Business

Customers lose as NAB banks margins

Danny John
April 29, 2009

INTEREST rates may be cut to as low as 2 per cent, according to National Australia Bank, but that does not mean its customers with loans of any shape and size are likely to benefit from future reductions.

Such are the higher costs of raising money in wholesale funding markets from which the bank derives 43 per cent of its financing that NAB's chief executive, Cameron Clyne, yesterday gave his strongest hint yet that mortgage and business interest rates may have reached the bottom of the current cycle of cuts. According to Clyne, the big problem for NAB is that its profit margins continue to take a hit since the pricing of the loans it offers do not truly reflect the cost of its own borrowing.

Which is why NAB chose to withhold the entire amount of the most recent quarter of a percentage point cut when the Reserve Bank trimmed the official cash rate to 3 per cent. To that end, rates in the cheaper short-term money markets are not the major problem for the big four. It is the direction that rates are going in regards to more expensive longer-term sources - between a year and five years - which is Clyne's biggest worry, and that is up.

These are markets which make up the biggest slice of NAB's outside funding and which have suffered the greatest turmoil through the global financial crisis that has now morphed into a savage worldwide recession.

It is understandable therefore that Clyne should call for wider public debate (and acceptance thereof by implication) of what are "enormous structural challenges" surrounding the sector's funding problems. But despite suffering a 10 per cent cut to net cash earnings (primarily due to soaring bad debts) and taking the axe to the half-year dividend, Clyne's timing in making the case for greater understanding was somewhat unfortunate given the performance of NAB's Australian division that contributes more than two-thirds of the group's profits.

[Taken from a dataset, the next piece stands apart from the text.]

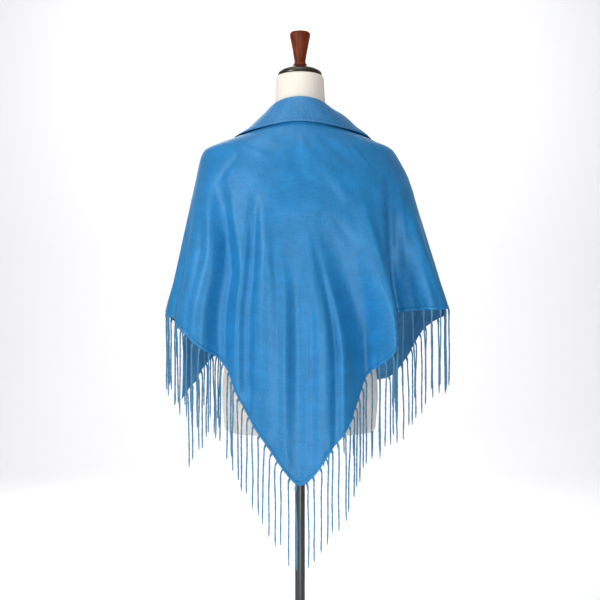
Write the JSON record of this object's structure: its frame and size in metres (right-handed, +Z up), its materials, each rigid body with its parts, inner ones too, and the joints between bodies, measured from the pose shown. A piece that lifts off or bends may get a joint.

While NAB may not be making a lot of money from certain parts of its loan book, the division's net interest margin in fact rose four basis points over the half year to March 30, a slender rise but an increase in profitability nonetheless.

The picture is even starker - and significantly less helpful for Clyne's case when the year-on-year comparison kicks in. Twelve months ago the division's net margin after costs was 2.36 per cent. This time around it was 2.53 per cent, an improvement of 17 basis points.

NAB was at pains yesterday to emphasise it had passed onto customers the second highest amount - 3.87 per cent - of the 4.25 per cent cuts in interest rates made since last September.

It was a fair point but one undone by the fact that much of its latest margin gain appears to have come from money that NAB made in lending to its customers.